Question

If the acceleration due to gravity on the surface of a planet is 2.5 times that on Earth and radius, 10 times that of the Earth, then the ratio of the escape velocity on the surface of a planet to that on Earth is:

• A. 1:1
• B. 1:2
• C. 2:1
• D. 1:5
• E. 5:1

Hint:

Escape velocity depends on both the gravitational acceleration and the planet’s radius.
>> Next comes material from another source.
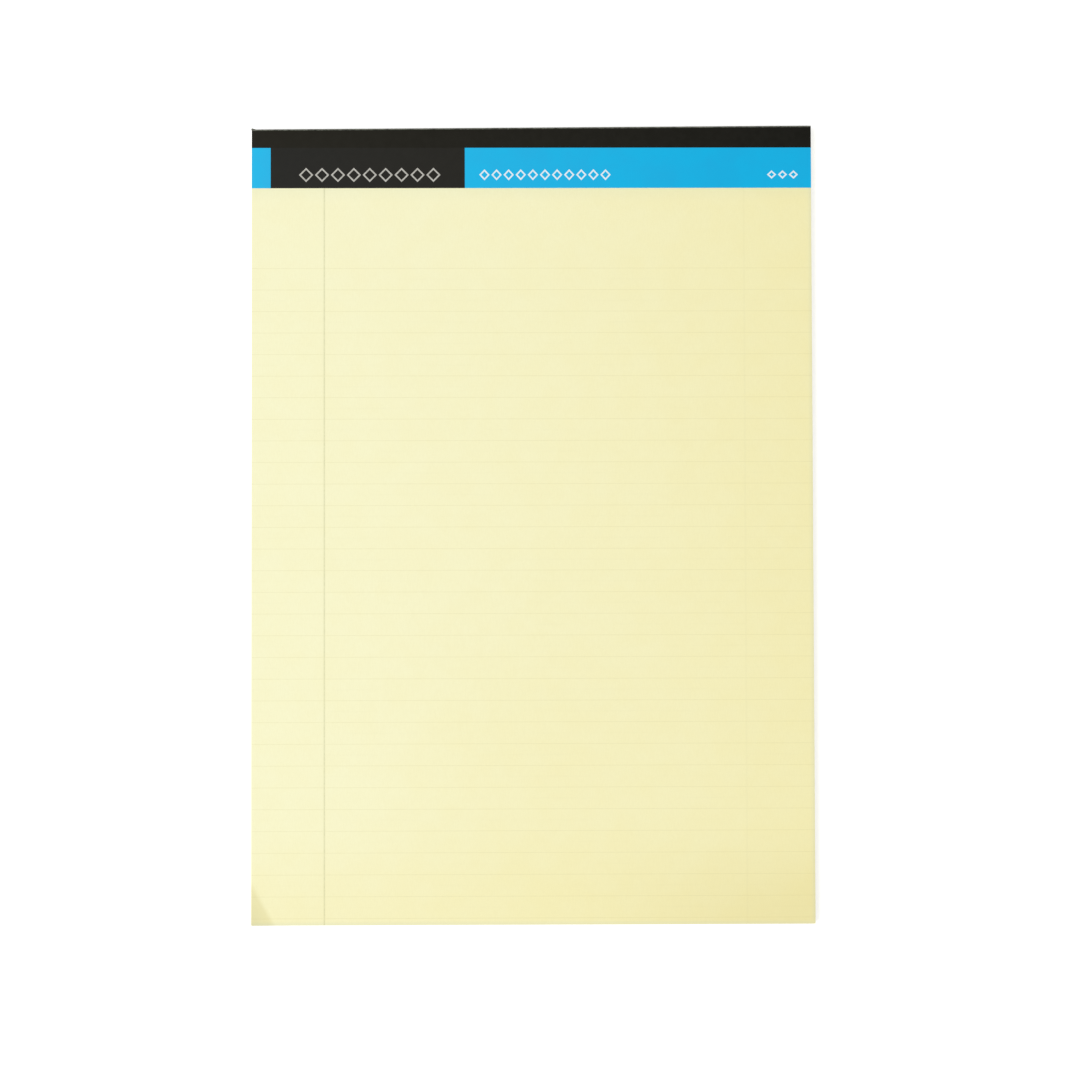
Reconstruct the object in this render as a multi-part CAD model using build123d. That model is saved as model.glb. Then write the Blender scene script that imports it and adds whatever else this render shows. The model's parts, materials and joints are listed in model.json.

If both increase, the escape velocity increases.

Answer 1

Answer: (E)

Escape velocity (\( v_e \)) is given by the formula: \[ v_e = \sqrt{2 g R} \] where \( g \) is the acceleration due to gravity and \( R \) is the radius of the planet. 
For the given planet: \[ g_{{planet}} = 2.5 g_{{Earth}}, \quad R_{{planet}} = 10 R_{{Earth}} \] Now, computing the escape velocity ratio: \[ \frac{v_{e,{planet}}}{v_{e,{Earth}}} = \sqrt{\frac{2.5 g_{{Earth}} \times 10 R_{{Earth}}}{2 g_{{Earth}} R_{{Earth}}}} \] \[ = \sqrt{\frac{25}{5}} = \sqrt{5} \approx 5 \] Thus, the ratio of escape velocity on the planet to that on Earth is 5:1.